## GIVEN REQUEST:
Repeat all of the material exactly as given.

## DATA SHOWN:
-.-.-

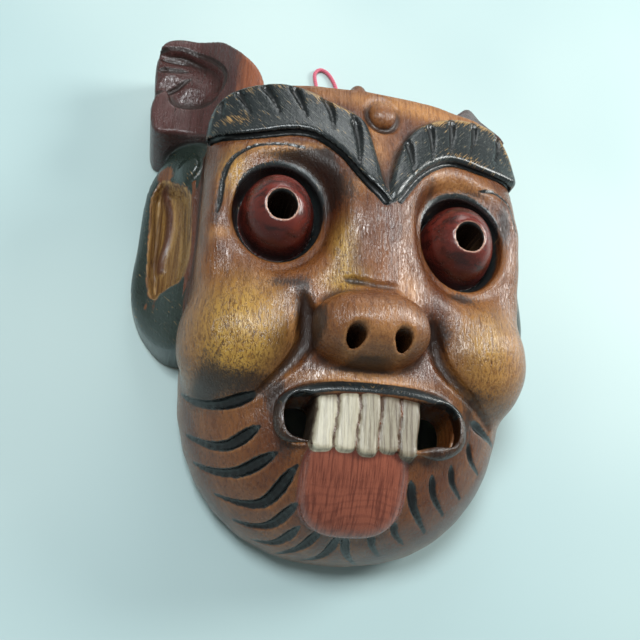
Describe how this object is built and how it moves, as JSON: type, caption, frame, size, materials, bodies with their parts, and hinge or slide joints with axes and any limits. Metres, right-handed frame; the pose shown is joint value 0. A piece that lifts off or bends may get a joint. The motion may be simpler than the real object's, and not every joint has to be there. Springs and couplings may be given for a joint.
{
  "type": "boar mask",
  "caption": "Carved wooden animal mask, hollow behind, with round eyes, a snout, bared teeth, tongue, low ears and curls, lying face up with a cord loop to hang it by.",
  "frame": {"origin": "under the middle of the carving's bounding box, on the surface that its back edge rests on", "axes": "+Z out of the face, +Y from the chin to the crown, +X to the viewer's right"},
  "size_m": [0.2044, 0.2872, 0.1018],
  "materials": {
    "stained_wood": "stained and lacquered carving, dark paint in the brows, ears and gouges",
    "pink_cord": "soft thin cord"
  },
  "bodies": {
    "root": {"mask": "stained_wood", "hanging_loop": "pink_cord"}
  },
  "joints": []
}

-.-.-

## FULL SOLUTION:
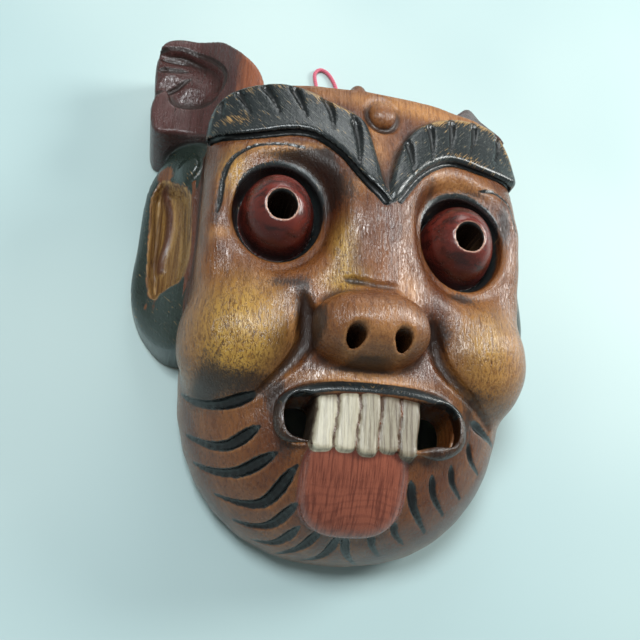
Describe how this object is built and how it moves, as JSON: type, caption, frame, size, materials, bodies with their parts, and hinge or slide joints with axes and any limits. Metres, right-handed frame; the pose shown is joint value 0. A piece that lifts off or bends may get a joint. The motion may be simpler than the real object's, and not every joint has to be there. Springs and couplings may be given for a joint.
{
  "type": "boar mask",
  "caption": "Carved wooden animal mask, hollow behind, with round eyes, a snout, bared teeth, tongue, low ears and curls, lying face up with a cord loop to hang it by.",
  "frame": {"origin": "under the middle of the carving's bounding box, on the surface that its back edge rests on", "axes": "+Z out of the face, +Y from the chin to the crown, +X to the viewer's right"},
  "size_m": [0.2044, 0.2872, 0.1018],
  "materials": {
    "stained_wood": "stained and lacquered carving, dark paint in the brows, ears and gouges",
    "pink_cord": "soft thin cord"
  },
  "bodies": {
    "root": {"mask": "stained_wood", "hanging_loop": "pink_cord"}
  },
  "joints": []
}